But, though these general maxims must be admitted for true, and would incline us to hope for a constant union between eminent talents and great virtues, there are other considerations which present a strong drawback upon so agreeable an expectation. It is sufficiently evident that morality, in some degree, enters into the reflections of all mankind. But it is equally evident that it may enter for more or for less; and that there will be men of the highest talents who have their attention diverted to other objects, and by whom it will be meditated upon with less earnestness, than it may sometimes be by other men, who are, in a general view, their inferiors.

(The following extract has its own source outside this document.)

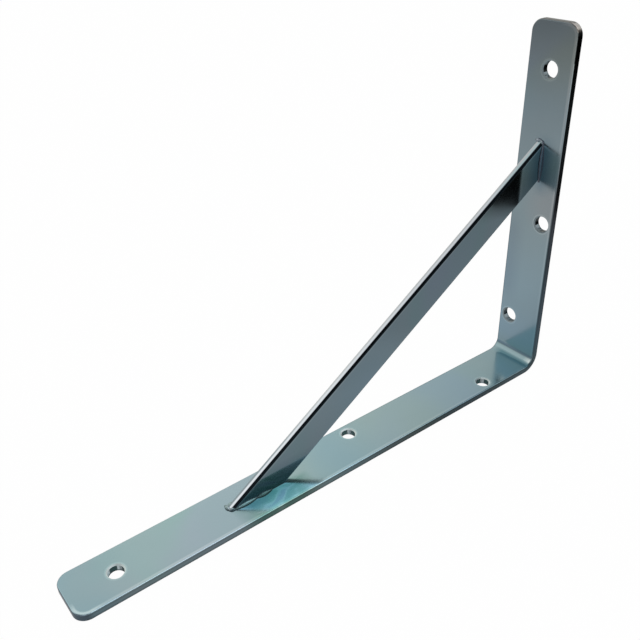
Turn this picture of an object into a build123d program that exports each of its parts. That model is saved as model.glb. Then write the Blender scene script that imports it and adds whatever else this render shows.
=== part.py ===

The human mind is in some cases so tenacious of its errors, and so ingenious in the invention of a sophistry by which they may be vindicated, as to frustrate expectations of virtue, in other respects, the best founded.
From the whole of the subject it seems to appear that men of talents, even when they are erroneous, are not destitute of virtue, and that there is a fullness of guilt of which they are incapable. There is no ingredient that so essentially contributes to a virtuous character as a sense of justice.
Philanthropy, as contradistinguished to justice, is rather an unreflecting feeling than a rational principle. It leads to an absurd indulgence, which is frequently more injurious than beneficial, even to the individual it proposes to favour. It leads to a blind partiality, inflicting calamity, without remorse, upon many perhaps, in order to promote the imagined interest of a few. But justice measures by one unalterable standard the claims of all, weighs their opposite pretensions, and seeks to diffuse happiness, because happiness is the fit and proper condition of a conscious being.
Wherever therefore a strong sense of justice exists, it is common and reasonable to say that in that mind exists considerable virtue, though the individual, from an unfortunate concurrence of circumstances, may, with all his great qualities, be the instrument of a very small portion of benefit. Can great intellectual power exist without a strong sense of justice?